Com base nestes resultados, verifica-se que os anos de eleições, os grandes
projetos e o ano de 2009, pelo seu elevado valor, são os principais causadores
da subida da média dos desvios de custo.
· Limitações e investigação futura
Este ponto tem por objetivo evidenciar as limitações encontradas ao longo da
elaboração do presente estudo, bem como fornecer ideias que possam ser
utilizadas em investigações futuras.
Assim, podemos destacar que, apesar de a amostra ser significativa, uma maior
dimensão daria uma análise mais robusta, sobretudo na análise das derrapagens
temporais.
Outra das limitações encontradas prende-se com o facto de a amostra ser
sobretudo feita a partir da análise de Relatórios do Tribunal de Contas,
existindo um enviesamento (bias) contra a eficiência real. Com uma amostra
superior, o desvio poderia ser menor.
Este estudo analisa a ineficiência do setor público nas obras públicas, mas não
compara com a eficiência do setor privado; esta será pois outra das limitações
a apontar.
Existe, todavia, a necessidade de se perceber por que razão a reta de tendência
diminui ao longo do tempo ' tal facto verifica-se predominantemente nos desvios
financeiros em oposição aos desvios em tempo de execução. Estará a
Administração Pública a tornar-se mais eficiente?

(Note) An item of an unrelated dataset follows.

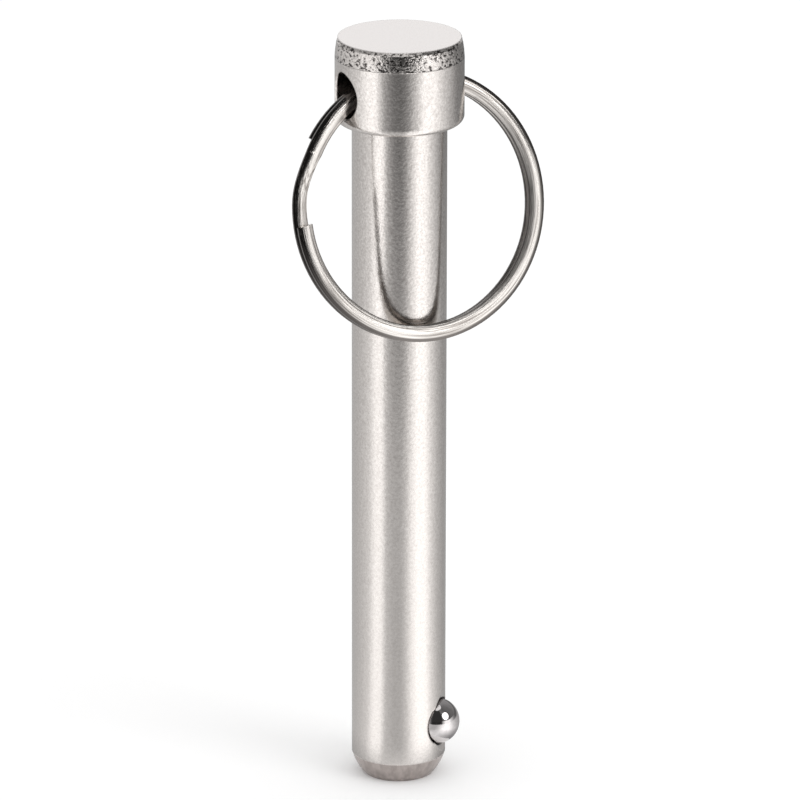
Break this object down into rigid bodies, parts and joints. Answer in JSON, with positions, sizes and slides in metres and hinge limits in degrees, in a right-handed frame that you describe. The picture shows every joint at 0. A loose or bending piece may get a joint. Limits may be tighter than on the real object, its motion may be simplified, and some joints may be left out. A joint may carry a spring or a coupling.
{
  "type": "detent ball quick-release pin",
  "caption": "Quick-release pin: cylindrical head with a split ring through it, plain shank, and a sprung detent ball by the chamfered tip.",
  "frame": {"origin": "centre of the flat face at the tip, which the pin stands on", "axes": "+Z from the tip to the head; the ring's hole through the head runs along X; the ring hangs on the -Y side"},
  "size_m": [0.023, 0.0109, 0.0653],
  "materials": {
    "pin_steel": "satin turned stainless steel",
    "ball_steel": "mirror polished bearing steel",
    "spring_steel": "drawn spring wire",
    "ring_steel": "bright nickel-plated wire"
  },
  "bodies": {
    "pin": {"pin_body": "pin_steel", "detent_spring": "spring_steel"},
    "ball": {"detent_ball": "ball_steel"},
    "ring": {"split_ring": "ring_steel"}
  },
  "joints": [
    {"name": "ring_swing", "type": "hinge", "parent": "pin", "child": "ring", "pos_m": [0, 0, 0.0608], "axis": [-1, 0, 0], "range_deg": [0, 333.2]},
    {"name": "ball_press", "type": "slide", "parent": "pin", "child": "ball", "axis": [0.7071, -0.7071, 0], "range_m": [-0.0014, 0], "stiffness_N_per_m": 4300, "deforming": ["detent_spring"]}
  ]
}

Há a necessidade de analisar, na evolução decrescente de desvios financeiros e
de tempo, o impacto do controlo e das recomendações do Tribunal de Contas '
neste caso seria feito um trabalho de cariz qualitativo, que complementaria o
nosso estudo, o qual teve claramente uma abordagem quantitativa.

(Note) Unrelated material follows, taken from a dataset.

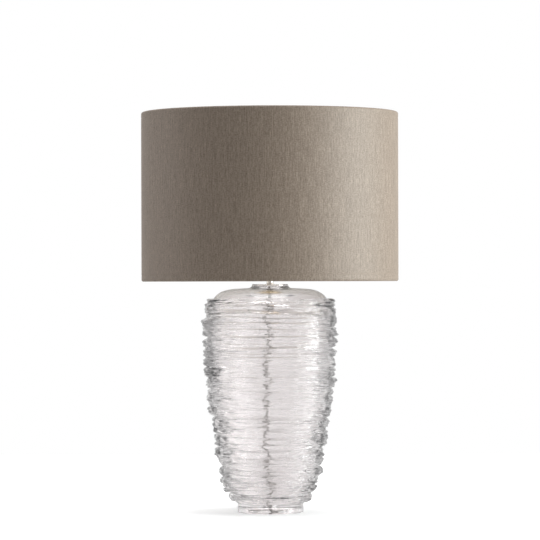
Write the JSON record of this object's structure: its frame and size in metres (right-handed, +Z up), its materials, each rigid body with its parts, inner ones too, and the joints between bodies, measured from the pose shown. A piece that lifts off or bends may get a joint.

Por último, são necessários estudos mais aprofundados - nomeadamente com
recurso a métodos econométricos ' para perceber: por um lado, a correlação
entre os desvios financeiros e os anos de eleições (maior número de dados
relativos aos anos de eleições: 1995, 1991, 1987, 1985, etc.), e,
simultaneamente, perceber se são gerados desvios de tempo significativos; e,
por outro, perceber se os grandes eventos geram desvios de custos
significativos (necessidade de estudar Expo' 98, Lisboa Capital da Cultura em
1994, Porto Capital da Cultura em 2001, etc.). Estes poderão ser alguns
exemplos de temas pertinentes para futuras investigações.